Given request >>
Print the data that follows exactly.

Information supplied >>
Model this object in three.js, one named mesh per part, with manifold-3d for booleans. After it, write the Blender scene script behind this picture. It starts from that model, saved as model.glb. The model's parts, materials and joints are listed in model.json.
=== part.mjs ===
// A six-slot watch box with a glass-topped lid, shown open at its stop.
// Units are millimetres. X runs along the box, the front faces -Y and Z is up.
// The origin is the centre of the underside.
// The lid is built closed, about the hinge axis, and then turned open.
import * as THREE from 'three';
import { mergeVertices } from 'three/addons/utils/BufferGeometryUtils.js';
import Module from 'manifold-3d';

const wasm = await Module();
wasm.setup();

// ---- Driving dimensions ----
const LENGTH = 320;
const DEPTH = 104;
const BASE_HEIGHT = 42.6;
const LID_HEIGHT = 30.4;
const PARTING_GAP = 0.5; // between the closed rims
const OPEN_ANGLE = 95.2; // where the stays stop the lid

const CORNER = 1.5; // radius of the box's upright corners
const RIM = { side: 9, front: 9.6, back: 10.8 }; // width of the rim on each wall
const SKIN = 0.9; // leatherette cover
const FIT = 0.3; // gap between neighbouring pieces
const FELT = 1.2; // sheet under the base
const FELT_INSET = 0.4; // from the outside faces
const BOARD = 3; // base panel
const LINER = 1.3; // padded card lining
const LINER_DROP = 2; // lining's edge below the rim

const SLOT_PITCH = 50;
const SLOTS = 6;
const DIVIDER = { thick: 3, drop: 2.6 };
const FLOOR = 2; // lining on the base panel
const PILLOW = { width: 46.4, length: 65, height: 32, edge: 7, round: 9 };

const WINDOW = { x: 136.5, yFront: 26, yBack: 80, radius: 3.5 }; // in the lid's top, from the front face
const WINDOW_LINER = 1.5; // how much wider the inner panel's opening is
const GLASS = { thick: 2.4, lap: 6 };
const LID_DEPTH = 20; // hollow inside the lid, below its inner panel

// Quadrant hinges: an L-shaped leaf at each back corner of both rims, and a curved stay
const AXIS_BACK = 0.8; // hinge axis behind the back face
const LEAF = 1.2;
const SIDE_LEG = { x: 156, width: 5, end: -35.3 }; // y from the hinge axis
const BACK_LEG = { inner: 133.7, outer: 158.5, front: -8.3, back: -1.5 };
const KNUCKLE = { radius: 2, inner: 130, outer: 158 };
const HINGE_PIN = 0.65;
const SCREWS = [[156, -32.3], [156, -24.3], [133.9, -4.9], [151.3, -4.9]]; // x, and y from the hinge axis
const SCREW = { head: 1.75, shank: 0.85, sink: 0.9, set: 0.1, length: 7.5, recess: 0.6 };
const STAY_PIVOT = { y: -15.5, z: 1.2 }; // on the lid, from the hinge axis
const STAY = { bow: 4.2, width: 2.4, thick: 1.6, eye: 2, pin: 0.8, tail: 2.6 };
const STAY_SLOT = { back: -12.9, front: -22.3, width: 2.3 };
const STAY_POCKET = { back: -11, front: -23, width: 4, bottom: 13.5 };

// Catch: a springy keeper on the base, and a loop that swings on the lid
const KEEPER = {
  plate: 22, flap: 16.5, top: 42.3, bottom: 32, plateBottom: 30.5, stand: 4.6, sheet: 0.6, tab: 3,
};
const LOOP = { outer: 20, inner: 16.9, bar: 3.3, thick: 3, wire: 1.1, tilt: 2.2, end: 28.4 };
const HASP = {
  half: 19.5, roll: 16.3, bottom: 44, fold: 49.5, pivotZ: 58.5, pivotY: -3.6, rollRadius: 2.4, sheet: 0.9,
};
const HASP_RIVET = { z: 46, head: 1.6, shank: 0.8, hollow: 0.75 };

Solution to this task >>
Model this object in three.js, one named mesh per part, with manifold-3d for booleans. After it, write the Blender scene script behind this picture. It starts from that model, saved as model.glb. The model's parts, materials and joints are listed in model.json.
=== part.mjs ===
// A six-slot watch box with a glass-topped lid, shown open at its stop.
// Units are millimetres. X runs along the box, the front faces -Y and Z is up.
// The origin is the centre of the underside.
// The lid is built closed, about the hinge axis, and then turned open.
import * as THREE from 'three';
import { mergeVertices } from 'three/addons/utils/BufferGeometryUtils.js';
import Module from 'manifold-3d';

const wasm = await Module();
wasm.setup();

// ---- Driving dimensions ----
const LENGTH = 320;
const DEPTH = 104;
const BASE_HEIGHT = 42.6;
const LID_HEIGHT = 30.4;
const PARTING_GAP = 0.5; // between the closed rims
const OPEN_ANGLE = 95.2; // where the stays stop the lid

const CORNER = 1.5; // radius of the box's upright corners
const RIM = { side: 9, front: 9.6, back: 10.8 }; // width of the rim on each wall
const SKIN = 0.9; // leatherette cover
const FIT = 0.3; // gap between neighbouring pieces
const FELT = 1.2; // sheet under the base
const FELT_INSET = 0.4; // from the outside faces
const BOARD = 3; // base panel
const LINER = 1.3; // padded card lining
const LINER_DROP = 2; // lining's edge below the rim

const SLOT_PITCH = 50;
const SLOTS = 6;
const DIVIDER = { thick: 3, drop: 2.6 };
const FLOOR = 2; // lining on the base panel
const PILLOW = { width: 46.4, length: 65, height: 32, edge: 7, round: 9 };

const WINDOW = { x: 136.5, yFront: 26, yBack: 80, radius: 3.5 }; // in the lid's top, from the front face
const WINDOW_LINER = 1.5; // how much wider the inner panel's opening is
const GLASS = { thick: 2.4, lap: 6 };
const LID_DEPTH = 20; // hollow inside the lid, below its inner panel

// Quadrant hinges: an L-shaped leaf at each back corner of both rims, and a curved stay
const AXIS_BACK = 0.8; // hinge axis behind the back face
const LEAF = 1.2;
const SIDE_LEG = { x: 156, width: 5, end: -35.3 }; // y from the hinge axis
const BACK_LEG = { inner: 133.7, outer: 158.5, front: -8.3, back: -1.5 };
const KNUCKLE = { radius: 2, inner: 130, outer: 158 };
const HINGE_PIN = 0.65;
const SCREWS = [[156, -32.3], [156, -24.3], [133.9, -4.9], [151.3, -4.9]]; // x, and y from the hinge axis
const SCREW = { head: 1.75, shank: 0.85, sink: 0.9, set: 0.1, length: 7.5, recess: 0.6 };
const STAY_PIVOT = { y: -15.5, z: 1.2 }; // on the lid, from the hinge axis
const STAY = { bow: 4.2, width: 2.4, thick: 1.6, eye: 2, pin: 0.8, tail: 2.6 };
const STAY_SLOT = { back: -12.9, front: -22.3, width: 2.3 };
const STAY_POCKET = { back: -11, front: -23, width: 4, bottom: 13.5 };

// Catch: a springy keeper on the base, and a loop that swings on the lid
const KEEPER = {
  plate: 22, flap: 16.5, top: 42.3, bottom: 32, plateBottom: 30.5, stand: 4.6, sheet: 0.6, tab: 3,
};
const LOOP = { outer: 20, inner: 16.9, bar: 3.3, thick: 3, wire: 1.1, tilt: 2.2, end: 28.4 };
const HASP = {
  half: 19.5, roll: 16.3, bottom: 44, fold: 49.5, pivotZ: 58.5, pivotY: -3.6, rollRadius: 2.4, sheet: 0.9,
};
const HASP_RIVET = { z: 46, head: 1.6, shank: 0.8, hollow: 0.75 };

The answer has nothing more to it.